О чем, приведя себя в порядок, немедленно написала в записке Холту и отправила вместе с богомерзкой книжкой. Ответ пришел с такой скоростью, словно лучший друг держал почтовую шкатулку под мышкой.
«Тебе приснился жгучий сон?» — Кажется, его ехидный смех можно было услышать через семь королевств, что нас разделяли.
«Нет!» — сухо ответила я.
«Расскажи!» — потребовал он и, не дождавшись ответа, добавил: — «С подробностями!»
Не успела я превратить записку в пепел, сорвав раздражение на безвинной бумаге, как кристалл на крышке почтовой шкатулки вновь замерцал.
«Раз светлые заразили тебя добропорядочностью, и ты больше не читаешь интересных книг, то держи…» — написал Холт в небрежно брошенном сверху томика листочке. Он прислал мне свод правил поведения послушниц в монастыре для чародеек.
«Холт Реграм, ты кретин!» — даже не стала я делать вид, что не обиделась.
Вообще, чувство юмора лучшего друга мне импонировало, но сегодня хотелось его проклясть через расстояние в семь королевств каким-нибудь противным заклятьем несварения.
Завтракала я в общей столовой с тетушками, дядюшками и дедом. Из молодежи больше никто не явился, а мой жених с Люсиль укатили с самого утра в город, о чем Мириам торжественно объявила, усаживаясь за стол. Стоило радоваться, что злодейский план работал тютелька в тютельку, как мне представлялось, но отчего-то на душе было уныло. И зло. Злость эта горела в груди обжигающим комом и не позволила запихнуть в рот ни ложки каши. Хотелось кого-нибудь проклясть на хр… на смерть.

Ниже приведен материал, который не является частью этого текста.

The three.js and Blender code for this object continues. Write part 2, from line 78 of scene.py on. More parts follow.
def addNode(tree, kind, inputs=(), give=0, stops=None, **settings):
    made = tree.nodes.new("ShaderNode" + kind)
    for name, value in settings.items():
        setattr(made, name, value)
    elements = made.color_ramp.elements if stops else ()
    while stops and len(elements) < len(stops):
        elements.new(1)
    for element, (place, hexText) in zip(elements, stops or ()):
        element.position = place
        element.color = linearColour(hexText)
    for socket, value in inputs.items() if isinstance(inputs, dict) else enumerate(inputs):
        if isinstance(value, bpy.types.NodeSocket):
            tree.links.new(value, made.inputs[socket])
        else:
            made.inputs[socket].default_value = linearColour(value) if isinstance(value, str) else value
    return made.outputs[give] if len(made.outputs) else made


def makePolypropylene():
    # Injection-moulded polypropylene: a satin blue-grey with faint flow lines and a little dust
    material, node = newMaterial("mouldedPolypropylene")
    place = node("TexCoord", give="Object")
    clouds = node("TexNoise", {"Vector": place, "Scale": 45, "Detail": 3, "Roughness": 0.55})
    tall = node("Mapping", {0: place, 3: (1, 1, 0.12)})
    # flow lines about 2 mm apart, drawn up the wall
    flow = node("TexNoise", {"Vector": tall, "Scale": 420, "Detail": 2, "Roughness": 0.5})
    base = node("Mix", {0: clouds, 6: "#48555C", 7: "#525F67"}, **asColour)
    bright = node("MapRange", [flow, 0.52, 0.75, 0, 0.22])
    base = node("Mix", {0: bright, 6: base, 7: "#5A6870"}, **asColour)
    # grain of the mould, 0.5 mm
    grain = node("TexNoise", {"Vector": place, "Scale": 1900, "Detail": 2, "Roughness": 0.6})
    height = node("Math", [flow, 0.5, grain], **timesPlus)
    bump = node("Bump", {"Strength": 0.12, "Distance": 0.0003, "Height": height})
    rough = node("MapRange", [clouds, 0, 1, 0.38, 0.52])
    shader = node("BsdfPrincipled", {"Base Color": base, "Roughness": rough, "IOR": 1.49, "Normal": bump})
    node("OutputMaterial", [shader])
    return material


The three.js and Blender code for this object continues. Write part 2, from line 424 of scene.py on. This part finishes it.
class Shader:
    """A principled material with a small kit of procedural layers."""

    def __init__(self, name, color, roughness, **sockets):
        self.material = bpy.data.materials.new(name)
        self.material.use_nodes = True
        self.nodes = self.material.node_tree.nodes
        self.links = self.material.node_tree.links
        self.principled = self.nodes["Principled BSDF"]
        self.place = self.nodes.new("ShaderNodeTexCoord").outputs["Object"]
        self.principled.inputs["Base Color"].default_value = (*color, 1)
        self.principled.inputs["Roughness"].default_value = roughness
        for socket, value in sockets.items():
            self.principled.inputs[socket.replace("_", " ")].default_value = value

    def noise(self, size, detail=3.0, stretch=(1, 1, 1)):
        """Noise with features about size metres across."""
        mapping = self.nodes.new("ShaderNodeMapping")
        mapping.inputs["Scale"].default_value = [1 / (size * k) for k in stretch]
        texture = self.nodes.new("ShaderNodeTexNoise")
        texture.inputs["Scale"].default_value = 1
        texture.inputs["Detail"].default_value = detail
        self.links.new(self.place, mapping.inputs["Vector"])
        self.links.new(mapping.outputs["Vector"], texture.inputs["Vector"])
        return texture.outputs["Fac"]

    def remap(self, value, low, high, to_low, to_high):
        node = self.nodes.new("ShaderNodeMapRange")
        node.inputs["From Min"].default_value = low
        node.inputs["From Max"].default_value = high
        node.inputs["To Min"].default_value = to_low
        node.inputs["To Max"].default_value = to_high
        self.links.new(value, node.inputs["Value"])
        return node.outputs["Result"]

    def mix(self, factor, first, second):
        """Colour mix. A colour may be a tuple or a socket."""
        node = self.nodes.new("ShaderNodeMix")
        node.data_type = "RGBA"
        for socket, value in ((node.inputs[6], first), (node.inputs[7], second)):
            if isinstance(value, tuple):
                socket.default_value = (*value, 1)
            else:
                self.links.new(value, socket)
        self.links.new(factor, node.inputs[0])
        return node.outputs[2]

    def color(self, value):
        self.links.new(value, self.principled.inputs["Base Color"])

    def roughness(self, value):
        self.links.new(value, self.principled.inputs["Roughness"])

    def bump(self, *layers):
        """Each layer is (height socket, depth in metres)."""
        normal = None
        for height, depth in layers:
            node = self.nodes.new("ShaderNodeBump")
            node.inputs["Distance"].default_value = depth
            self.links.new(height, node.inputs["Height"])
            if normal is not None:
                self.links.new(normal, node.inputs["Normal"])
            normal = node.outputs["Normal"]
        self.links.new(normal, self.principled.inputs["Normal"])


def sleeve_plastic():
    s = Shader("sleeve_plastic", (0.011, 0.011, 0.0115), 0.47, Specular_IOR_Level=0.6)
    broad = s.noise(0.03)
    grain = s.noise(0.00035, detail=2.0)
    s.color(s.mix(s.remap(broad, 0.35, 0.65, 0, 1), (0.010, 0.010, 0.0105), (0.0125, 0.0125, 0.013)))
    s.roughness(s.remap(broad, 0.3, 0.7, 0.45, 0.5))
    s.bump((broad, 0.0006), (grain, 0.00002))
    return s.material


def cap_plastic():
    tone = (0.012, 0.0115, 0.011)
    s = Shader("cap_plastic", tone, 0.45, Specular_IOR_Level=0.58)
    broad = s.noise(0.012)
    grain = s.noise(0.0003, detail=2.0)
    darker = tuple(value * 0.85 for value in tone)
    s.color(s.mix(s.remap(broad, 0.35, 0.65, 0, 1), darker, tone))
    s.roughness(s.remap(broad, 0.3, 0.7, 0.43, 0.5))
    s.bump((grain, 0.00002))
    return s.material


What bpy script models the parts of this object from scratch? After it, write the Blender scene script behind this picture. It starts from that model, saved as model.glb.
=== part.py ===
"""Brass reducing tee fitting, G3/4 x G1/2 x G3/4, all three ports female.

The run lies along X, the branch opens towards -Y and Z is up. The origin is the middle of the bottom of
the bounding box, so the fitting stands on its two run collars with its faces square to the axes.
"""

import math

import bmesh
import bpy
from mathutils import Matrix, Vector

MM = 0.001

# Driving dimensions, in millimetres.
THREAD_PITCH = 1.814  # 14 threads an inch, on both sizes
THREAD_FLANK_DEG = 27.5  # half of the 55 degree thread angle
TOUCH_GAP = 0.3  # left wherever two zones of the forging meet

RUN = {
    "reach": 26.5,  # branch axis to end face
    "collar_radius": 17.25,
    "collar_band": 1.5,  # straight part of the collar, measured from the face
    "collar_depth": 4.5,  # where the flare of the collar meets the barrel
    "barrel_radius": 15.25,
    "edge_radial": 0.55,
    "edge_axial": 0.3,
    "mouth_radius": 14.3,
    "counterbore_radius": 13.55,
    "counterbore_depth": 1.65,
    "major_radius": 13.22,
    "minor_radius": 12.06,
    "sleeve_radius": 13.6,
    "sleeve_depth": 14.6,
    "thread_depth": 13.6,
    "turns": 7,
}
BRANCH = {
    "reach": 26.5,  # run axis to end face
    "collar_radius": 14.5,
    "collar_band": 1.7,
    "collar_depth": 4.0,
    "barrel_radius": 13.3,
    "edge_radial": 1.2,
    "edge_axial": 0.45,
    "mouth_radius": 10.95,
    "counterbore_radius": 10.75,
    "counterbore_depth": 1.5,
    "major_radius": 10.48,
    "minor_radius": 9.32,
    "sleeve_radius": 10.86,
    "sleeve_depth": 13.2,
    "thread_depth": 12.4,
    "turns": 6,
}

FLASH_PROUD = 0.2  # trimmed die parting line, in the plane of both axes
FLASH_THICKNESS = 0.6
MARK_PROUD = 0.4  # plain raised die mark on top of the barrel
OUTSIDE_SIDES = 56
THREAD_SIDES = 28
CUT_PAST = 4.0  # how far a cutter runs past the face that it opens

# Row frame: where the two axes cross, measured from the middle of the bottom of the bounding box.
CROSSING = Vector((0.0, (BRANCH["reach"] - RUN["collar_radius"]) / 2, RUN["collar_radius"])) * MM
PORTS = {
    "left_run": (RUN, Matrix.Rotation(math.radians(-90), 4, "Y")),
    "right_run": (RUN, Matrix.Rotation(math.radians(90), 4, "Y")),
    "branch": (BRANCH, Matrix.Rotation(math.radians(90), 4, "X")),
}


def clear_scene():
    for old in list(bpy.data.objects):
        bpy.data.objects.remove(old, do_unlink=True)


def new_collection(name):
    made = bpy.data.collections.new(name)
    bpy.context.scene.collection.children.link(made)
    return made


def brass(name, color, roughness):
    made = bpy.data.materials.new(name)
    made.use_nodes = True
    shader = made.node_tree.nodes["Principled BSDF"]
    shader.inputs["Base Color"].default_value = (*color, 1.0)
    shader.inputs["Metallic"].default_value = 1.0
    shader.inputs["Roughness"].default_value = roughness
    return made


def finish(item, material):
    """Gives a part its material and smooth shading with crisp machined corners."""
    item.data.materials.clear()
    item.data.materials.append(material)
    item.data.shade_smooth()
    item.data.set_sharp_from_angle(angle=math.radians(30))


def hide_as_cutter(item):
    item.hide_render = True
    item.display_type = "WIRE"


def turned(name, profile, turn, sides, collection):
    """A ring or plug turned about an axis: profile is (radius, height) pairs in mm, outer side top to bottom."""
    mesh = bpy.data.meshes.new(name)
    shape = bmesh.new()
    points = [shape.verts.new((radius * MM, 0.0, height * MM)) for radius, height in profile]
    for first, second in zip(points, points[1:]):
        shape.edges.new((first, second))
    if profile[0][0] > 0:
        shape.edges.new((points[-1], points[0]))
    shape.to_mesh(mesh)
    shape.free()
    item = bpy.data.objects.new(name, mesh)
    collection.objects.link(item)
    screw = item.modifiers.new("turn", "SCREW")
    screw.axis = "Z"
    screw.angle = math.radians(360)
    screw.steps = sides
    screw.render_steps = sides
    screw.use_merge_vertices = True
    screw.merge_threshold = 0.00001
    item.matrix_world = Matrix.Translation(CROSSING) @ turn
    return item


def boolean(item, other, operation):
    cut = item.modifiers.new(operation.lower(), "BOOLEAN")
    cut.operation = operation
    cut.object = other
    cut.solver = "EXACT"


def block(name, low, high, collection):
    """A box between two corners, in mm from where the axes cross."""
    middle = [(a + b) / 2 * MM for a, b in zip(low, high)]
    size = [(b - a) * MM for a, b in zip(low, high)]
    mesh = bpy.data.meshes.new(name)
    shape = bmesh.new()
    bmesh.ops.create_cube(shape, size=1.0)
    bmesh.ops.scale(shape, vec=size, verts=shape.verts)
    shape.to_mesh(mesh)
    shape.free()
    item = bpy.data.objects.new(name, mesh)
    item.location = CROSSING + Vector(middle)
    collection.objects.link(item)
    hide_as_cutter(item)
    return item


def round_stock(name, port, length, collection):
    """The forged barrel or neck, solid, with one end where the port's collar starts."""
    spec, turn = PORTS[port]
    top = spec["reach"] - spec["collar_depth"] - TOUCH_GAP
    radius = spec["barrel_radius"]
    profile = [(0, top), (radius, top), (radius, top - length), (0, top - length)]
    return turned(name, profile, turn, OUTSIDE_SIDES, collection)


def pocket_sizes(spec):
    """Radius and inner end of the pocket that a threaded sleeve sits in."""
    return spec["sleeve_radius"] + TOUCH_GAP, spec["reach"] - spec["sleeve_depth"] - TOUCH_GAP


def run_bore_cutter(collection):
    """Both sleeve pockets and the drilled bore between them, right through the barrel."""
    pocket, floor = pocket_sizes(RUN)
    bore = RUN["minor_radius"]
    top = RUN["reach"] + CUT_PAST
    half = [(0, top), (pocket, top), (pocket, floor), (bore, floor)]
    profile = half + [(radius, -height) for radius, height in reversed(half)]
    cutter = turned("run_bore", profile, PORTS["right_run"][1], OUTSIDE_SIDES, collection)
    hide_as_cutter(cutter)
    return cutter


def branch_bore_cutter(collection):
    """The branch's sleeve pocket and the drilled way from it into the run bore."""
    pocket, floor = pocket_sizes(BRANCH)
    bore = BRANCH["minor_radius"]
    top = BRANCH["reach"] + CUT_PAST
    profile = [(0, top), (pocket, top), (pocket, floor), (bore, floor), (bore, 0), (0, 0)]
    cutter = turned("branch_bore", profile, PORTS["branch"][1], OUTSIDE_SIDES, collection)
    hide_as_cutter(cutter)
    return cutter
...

Мириам завела разговор о приготовлениях к скорому празднику. Не без удовольствия она вспоминала, что щедрый Калеб взял все расходы на себя и предложил не ограничиваться в тратах. Уверена, у всех сложилось впечатление, будто тетушка готовила обряд для родной дочери, а не для нелюбимой племянницы. Даже у самой нелюбимой племянницы и деда.
— Энни должна участвовать в приготовлениях, — заметила Летисия. — Это ее обряд.
После ночного набега на кладовую она скромно жевала кусочек омлета на пару, который выглядел не просто невкусным, а каким-то… болезненным.
— Будешь участвовать? — повернулась тетушка Мири ко мне.
— Нет, — покачала я головой.
Тетушка, не стесняйтесь, готовьте праздник для дочери. Я рядом постою и посмотрю, как вы счастливо станете тещей из ада.
— Я же говорю, что молодежь совершенно не желает ничего делать… — повернувшись к соседке, с удовольствием громким полушепотом принялась ворчать она. — У Люсиль тоже одни наряды в голове, а уж Ронни…
— С утра написал секретарь Боуз, — вдруг прервал дед сердитое молчание, заставляя меня отвлечься от теткиных причитаний. — В мэрии снова что-то случилось. Хотят тебя видеть.